Cuando tuviste un padre tóxico, tiendes a establecer relaciones tóxicas en la adultez.

Nuestros padres nos enseñan a relacionarnos con el mundo, nos enseñan a sentirnos merecedores y dignos de ser amados, o bien, pueden enseñarnos a sentirnos fracasados y por lo tanto, merecedores de rechazo y dolor; es por eso que la relación de un padre con un hijo puede marcarlo negativamente de manera permanente en su edad adulta.

A grandes rasgos, esto es a lo que se refería Freud con la frase: “Infancia es destino”; ya que de nuestras primeras relaciones interpersonales dependerá la manera como nos relacionamos con el mundo. A partir de estas relaciones creamos creencias sobre nosotros mismos y el mundo, que nos acompañan durante toda una vida.

Como hijos somos indefensos y estamos bajo su mando, por lo que aprendemos a creer que ellos son perfectos y “alcanzan a ver lo que nosotros no vemos”. Así, en la medida que creemos que nuestros padres hacen lo correcto, que toman decisiones adecuadas, que saben lo que están haciendo, aunque nosotros no lo entendamos, nos sentimos protegidos. No importa lo que hagan o dejen de hacer, lo justos o injustos que sean, lo sana o lo enferma de su comunicación, la compasión o la rudeza con la que nos hablan, creemos fielmente que son perfectos y que somos responsables de sus respuestas. Si no fuera así, nos sentiríamos totalmente perdidos y sin rumbo. Por lo tanto, aprendemos que ellos lo hacen bien, que ellos son buenos y que nuestro papel en la ecuación es asumir sin cuestionar, las decisiones que toman.

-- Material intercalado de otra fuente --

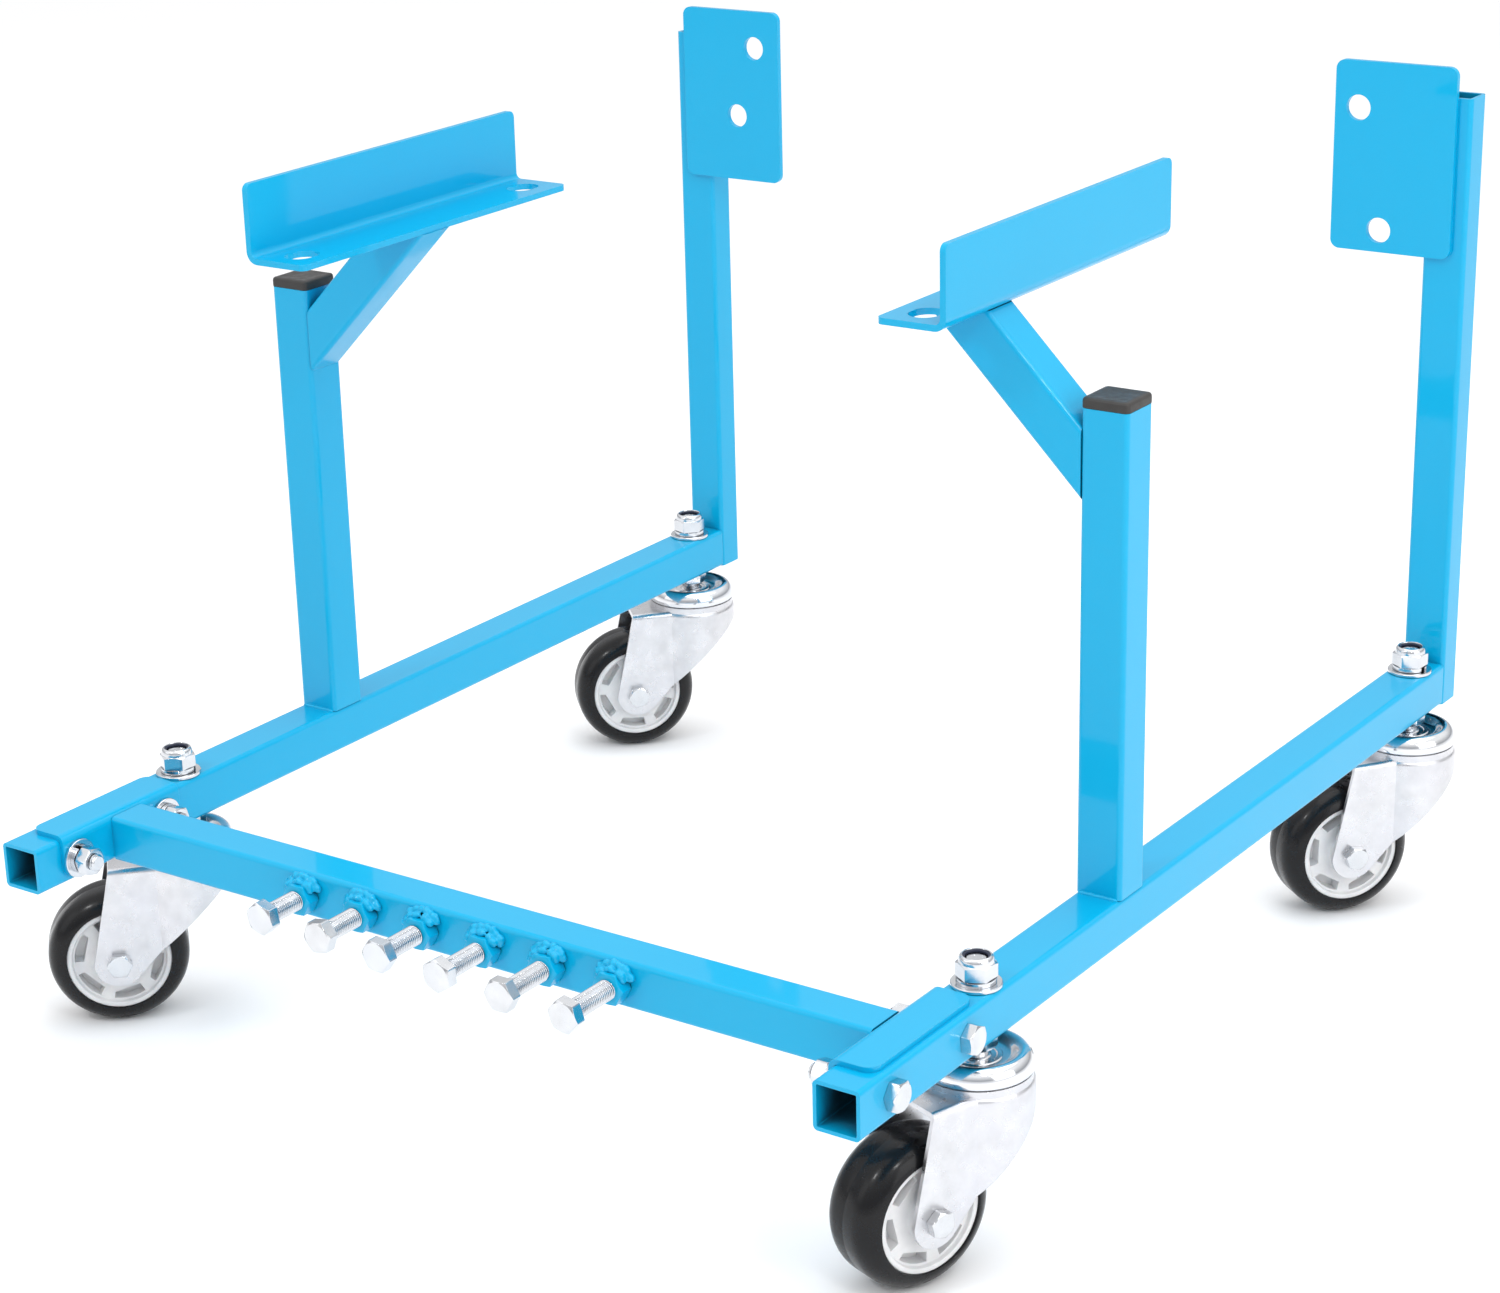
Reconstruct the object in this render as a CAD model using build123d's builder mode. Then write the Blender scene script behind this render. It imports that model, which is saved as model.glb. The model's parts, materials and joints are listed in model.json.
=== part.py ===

Por eso, es tan importante que echemos un vistazo a nuestra familia de origen y entendamos que para tener relaciones sanas necesitamos aprender a reconocer aquello que aprendimos de niños y que tristemente nos aleja de la plenitud en la vida adulta. Solo la conciencia nos puede devolver la capacidad de alcanzar el amar en salud.